Create View/Model that exposes only latest updated record

filter
lookml

(Benjamin Lutz) #1

Hello,

I have a database table made up of records that have an ID, payload, and timestamp. These are streamed into the database using only inserts, so there are multiple records with the same ID, but different timestamps. I’d like to provide a view (and models) of this data that’s similar to a database where all the records were upserted, so there is only 1 of each ID, that has the payload of the record with the most recent timestamp.

We’d be able to accomplish this by creating another data source that does use upserts, but as we expect to have many more upserts than we do queries on the data, it seems more economical to collapse the data set down at query time than at insertion time.
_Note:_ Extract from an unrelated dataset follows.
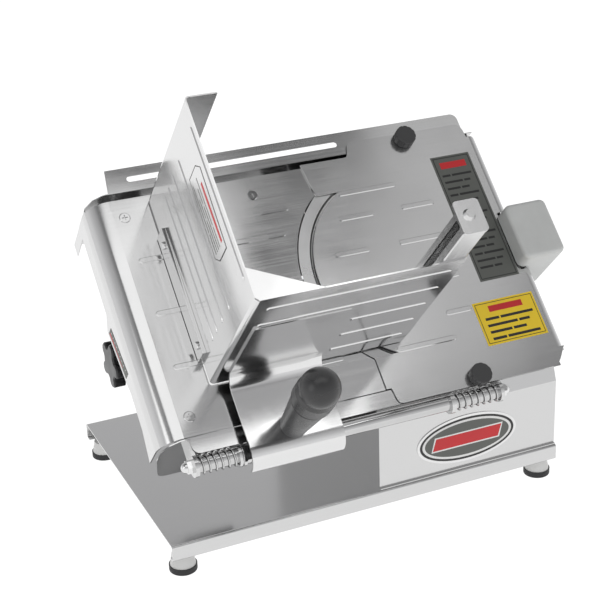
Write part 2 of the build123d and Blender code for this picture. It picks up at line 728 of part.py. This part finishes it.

Articles I’ve found that cover similar topics below, but only refer to a measure, and don’t provide the user experience I’m looking for. I’d like the fact that the database contains more than 1 record per ID to be completely hidden from the user.


Could anyone point me in the right direction? Please let me know if I can provide any more information.


(fabio) #2

Hi Benjamin,

In my article that you linked to, if you stop before you get to the section “using it in lookml”, I’ve provided a SQL query that will implement that transformation, without any measures or dynamic granularity.

If your “payload” has a lot of columns and want to avoid writing a max aggregate for each of them, you can use a SELECT * style query by structuring it like:

WITH latest as (SELECT id, max(timestamp) as timestamp FROM log GROUP BY id)
SELECT * FROM log WHERE (id, timestamp) in latest

The above only works correctly though if there aren’t duplicate timestamps per id, so confirm that before implementing it this way


(Benjamin Lutz) #3

Nice! We’ll take another look at this and update with the outcome!


(Benjamin Lutz) #4

Worked out great. For anyone that’s following up on this, it’s a pretty simple idea, basically get your primary key and timestamp, find the max timestamps for each primary key, and then do a left join with the same view, taking only where PK=PK, and timestamp=timestamp.